DESCRIPTION OF THE TASK: Extract each line where the string "data" shows up.
BEGIN
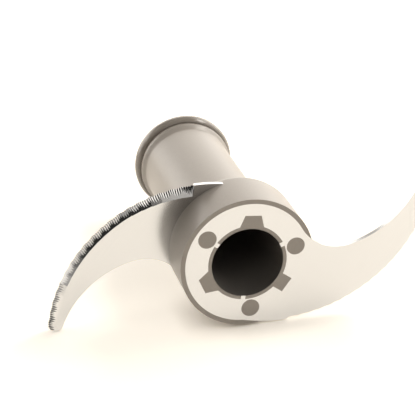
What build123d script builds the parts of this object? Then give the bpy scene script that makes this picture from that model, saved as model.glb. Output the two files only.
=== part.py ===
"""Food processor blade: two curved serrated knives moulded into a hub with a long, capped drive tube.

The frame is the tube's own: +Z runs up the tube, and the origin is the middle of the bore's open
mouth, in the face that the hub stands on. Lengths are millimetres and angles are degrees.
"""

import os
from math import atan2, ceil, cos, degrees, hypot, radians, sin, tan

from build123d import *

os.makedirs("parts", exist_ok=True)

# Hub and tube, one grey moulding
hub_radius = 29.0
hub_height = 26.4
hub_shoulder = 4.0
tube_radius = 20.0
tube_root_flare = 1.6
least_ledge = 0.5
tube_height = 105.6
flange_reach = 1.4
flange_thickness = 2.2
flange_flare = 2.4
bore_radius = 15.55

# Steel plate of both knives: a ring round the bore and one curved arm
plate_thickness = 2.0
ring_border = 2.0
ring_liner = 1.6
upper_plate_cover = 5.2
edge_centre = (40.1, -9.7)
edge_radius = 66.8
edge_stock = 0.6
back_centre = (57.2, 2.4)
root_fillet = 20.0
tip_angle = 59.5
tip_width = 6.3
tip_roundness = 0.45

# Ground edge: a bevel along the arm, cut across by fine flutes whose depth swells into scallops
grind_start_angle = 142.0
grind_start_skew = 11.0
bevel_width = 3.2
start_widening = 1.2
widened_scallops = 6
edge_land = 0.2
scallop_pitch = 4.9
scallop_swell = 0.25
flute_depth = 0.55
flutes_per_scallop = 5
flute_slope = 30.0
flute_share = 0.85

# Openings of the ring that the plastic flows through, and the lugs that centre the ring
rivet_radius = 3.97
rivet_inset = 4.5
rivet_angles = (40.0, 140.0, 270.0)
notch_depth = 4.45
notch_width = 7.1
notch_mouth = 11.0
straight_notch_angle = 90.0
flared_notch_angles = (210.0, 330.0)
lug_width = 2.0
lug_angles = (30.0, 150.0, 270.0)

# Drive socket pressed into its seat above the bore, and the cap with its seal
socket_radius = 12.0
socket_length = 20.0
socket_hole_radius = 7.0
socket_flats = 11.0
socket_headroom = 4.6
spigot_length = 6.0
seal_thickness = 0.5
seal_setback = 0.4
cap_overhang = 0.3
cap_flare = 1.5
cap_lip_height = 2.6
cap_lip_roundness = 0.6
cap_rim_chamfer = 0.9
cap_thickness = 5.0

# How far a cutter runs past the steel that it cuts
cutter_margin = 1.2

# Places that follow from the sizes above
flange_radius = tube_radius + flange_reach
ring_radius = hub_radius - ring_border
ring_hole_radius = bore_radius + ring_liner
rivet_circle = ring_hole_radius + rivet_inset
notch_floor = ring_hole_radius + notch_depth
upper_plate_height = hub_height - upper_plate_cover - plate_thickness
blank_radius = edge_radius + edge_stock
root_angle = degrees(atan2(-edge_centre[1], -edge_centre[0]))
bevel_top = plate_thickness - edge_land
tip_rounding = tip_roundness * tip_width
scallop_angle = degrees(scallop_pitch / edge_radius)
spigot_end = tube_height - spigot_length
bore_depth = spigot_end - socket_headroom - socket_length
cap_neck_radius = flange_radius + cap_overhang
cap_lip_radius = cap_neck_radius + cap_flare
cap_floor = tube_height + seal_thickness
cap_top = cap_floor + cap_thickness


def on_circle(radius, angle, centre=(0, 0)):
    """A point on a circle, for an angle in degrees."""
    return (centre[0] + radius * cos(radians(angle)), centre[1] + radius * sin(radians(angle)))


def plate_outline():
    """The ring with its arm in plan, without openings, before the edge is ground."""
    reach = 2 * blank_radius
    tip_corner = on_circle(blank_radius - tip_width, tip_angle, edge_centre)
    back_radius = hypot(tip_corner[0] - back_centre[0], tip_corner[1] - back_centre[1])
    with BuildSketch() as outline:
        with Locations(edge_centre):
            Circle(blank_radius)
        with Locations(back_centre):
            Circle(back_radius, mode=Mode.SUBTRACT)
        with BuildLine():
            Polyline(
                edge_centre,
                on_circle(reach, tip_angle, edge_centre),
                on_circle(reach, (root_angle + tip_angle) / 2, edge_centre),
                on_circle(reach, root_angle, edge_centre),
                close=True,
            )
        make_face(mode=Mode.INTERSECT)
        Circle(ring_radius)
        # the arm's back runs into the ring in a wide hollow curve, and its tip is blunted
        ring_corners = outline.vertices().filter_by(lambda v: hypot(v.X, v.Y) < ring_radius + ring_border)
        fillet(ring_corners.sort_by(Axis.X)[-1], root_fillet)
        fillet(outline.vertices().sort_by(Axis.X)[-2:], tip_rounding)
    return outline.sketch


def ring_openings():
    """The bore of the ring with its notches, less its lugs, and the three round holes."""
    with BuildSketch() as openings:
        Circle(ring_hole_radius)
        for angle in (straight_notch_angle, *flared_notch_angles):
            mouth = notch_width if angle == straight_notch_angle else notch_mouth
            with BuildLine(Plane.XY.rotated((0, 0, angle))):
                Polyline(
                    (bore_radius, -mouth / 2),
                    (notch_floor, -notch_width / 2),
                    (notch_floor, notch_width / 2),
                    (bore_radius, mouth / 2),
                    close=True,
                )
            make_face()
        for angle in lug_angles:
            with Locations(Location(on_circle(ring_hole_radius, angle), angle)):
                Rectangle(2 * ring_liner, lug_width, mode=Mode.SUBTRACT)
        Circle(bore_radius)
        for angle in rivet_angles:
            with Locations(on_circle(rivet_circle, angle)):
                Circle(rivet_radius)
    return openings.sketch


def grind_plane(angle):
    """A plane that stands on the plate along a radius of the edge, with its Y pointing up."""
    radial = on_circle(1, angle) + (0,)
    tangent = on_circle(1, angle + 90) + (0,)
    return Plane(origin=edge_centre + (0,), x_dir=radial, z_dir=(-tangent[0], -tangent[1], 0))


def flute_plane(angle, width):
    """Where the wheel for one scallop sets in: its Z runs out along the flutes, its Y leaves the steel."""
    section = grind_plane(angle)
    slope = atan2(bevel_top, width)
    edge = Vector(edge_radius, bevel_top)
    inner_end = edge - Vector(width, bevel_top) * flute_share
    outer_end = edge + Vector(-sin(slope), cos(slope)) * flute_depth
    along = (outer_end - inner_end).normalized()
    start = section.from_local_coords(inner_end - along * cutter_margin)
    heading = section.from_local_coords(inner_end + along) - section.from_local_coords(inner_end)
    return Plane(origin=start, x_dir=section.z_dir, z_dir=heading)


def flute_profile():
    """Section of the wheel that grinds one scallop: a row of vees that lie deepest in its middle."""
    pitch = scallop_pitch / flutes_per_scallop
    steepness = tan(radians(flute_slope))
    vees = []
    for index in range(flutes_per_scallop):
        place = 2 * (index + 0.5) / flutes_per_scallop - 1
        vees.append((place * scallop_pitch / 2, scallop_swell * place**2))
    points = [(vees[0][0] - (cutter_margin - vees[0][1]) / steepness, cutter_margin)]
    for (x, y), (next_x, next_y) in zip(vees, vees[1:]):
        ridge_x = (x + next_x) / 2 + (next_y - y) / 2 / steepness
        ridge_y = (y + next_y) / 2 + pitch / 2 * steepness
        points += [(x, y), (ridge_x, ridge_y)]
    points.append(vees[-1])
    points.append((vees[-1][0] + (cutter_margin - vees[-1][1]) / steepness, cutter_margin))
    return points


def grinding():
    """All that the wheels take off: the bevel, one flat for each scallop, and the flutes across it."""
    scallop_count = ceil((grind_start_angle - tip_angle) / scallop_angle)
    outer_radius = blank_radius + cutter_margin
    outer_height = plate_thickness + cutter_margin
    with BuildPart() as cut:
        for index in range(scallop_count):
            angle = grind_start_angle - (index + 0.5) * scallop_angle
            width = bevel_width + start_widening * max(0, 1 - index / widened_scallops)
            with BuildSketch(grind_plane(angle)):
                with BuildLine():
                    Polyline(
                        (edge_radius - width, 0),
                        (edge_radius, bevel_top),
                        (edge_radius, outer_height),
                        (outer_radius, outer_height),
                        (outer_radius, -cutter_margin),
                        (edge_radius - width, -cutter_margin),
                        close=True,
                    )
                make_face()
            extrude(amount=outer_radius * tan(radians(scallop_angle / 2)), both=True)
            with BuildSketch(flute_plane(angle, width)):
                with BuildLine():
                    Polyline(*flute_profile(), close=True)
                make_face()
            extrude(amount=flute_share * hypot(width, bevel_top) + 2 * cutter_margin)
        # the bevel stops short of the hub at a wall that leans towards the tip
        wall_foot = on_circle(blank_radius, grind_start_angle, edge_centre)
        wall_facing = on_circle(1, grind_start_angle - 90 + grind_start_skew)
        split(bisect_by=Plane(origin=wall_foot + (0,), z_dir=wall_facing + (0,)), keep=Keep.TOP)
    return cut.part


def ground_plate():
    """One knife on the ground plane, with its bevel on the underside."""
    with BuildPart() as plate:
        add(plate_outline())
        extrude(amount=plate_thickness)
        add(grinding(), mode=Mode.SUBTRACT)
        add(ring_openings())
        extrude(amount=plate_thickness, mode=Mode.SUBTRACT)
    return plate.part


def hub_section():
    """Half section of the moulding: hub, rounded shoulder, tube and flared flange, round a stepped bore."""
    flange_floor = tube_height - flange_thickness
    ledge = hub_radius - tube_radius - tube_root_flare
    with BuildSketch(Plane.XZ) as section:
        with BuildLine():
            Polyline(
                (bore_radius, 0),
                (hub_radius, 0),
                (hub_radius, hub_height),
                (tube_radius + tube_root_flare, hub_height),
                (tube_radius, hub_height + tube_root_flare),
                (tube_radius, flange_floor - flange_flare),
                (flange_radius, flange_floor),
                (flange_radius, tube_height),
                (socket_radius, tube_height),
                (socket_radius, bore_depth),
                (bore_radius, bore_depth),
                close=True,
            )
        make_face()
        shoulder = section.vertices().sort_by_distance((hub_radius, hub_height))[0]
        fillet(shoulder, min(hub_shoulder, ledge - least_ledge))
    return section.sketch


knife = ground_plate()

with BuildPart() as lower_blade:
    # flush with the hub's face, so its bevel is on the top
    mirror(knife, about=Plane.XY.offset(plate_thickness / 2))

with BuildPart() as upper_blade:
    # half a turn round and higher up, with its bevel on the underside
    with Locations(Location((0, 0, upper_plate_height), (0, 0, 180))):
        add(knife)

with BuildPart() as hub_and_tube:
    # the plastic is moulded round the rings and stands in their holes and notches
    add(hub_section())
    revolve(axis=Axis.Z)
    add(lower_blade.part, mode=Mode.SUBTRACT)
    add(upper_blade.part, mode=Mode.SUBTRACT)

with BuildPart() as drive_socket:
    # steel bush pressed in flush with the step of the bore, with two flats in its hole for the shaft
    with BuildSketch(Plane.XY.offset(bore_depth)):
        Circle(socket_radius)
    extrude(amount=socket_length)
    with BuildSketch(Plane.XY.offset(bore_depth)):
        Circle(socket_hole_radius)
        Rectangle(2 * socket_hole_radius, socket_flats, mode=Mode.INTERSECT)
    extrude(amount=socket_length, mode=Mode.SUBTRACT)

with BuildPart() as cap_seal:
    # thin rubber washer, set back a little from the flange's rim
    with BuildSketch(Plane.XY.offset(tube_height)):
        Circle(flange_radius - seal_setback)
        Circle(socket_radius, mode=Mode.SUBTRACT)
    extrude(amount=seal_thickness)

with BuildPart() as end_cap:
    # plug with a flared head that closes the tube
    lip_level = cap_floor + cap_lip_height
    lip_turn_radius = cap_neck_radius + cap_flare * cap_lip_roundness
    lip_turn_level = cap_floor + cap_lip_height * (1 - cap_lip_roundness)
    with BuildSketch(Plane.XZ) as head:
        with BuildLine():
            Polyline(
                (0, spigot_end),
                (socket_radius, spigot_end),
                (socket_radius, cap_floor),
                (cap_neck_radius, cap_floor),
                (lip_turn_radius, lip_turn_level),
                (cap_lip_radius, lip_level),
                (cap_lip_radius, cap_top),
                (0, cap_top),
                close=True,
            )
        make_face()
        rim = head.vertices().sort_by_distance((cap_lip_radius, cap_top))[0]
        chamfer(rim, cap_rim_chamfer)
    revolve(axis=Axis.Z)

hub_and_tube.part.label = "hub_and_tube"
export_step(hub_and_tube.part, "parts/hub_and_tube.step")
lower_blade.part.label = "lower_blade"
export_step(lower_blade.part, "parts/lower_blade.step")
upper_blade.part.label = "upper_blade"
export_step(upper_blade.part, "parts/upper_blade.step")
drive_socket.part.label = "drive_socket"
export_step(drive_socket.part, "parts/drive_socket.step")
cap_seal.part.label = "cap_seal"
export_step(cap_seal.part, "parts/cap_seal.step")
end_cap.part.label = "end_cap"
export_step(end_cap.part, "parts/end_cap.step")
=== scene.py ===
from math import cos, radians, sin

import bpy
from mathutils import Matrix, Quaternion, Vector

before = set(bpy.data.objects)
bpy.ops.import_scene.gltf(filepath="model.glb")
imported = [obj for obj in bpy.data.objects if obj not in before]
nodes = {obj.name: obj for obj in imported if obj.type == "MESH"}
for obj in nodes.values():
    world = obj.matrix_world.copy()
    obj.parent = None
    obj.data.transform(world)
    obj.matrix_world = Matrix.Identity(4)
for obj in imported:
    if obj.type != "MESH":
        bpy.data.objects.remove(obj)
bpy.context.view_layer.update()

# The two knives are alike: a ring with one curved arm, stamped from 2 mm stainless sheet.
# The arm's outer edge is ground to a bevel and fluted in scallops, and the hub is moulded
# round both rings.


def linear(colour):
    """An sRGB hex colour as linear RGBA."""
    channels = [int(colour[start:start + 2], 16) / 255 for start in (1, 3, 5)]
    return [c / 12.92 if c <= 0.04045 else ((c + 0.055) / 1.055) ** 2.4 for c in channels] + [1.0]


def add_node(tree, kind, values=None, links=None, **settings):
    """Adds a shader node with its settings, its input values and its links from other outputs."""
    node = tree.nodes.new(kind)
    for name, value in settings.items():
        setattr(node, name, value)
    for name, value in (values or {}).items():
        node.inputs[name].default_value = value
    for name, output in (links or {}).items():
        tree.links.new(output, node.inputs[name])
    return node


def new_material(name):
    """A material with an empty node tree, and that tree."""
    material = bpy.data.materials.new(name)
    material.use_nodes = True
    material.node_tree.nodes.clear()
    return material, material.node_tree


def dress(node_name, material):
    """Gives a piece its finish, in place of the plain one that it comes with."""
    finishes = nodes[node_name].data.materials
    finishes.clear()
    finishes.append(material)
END
RIGHT ANSWER:
before = set(bpy.data.objects)
imported = [obj for obj in bpy.data.objects if obj not in before]
    obj.data.transform(world)
        bpy.data.objects.remove(obj)
    material = bpy.data.materials.new(name)
    finishes = nodes[node_name].data.materials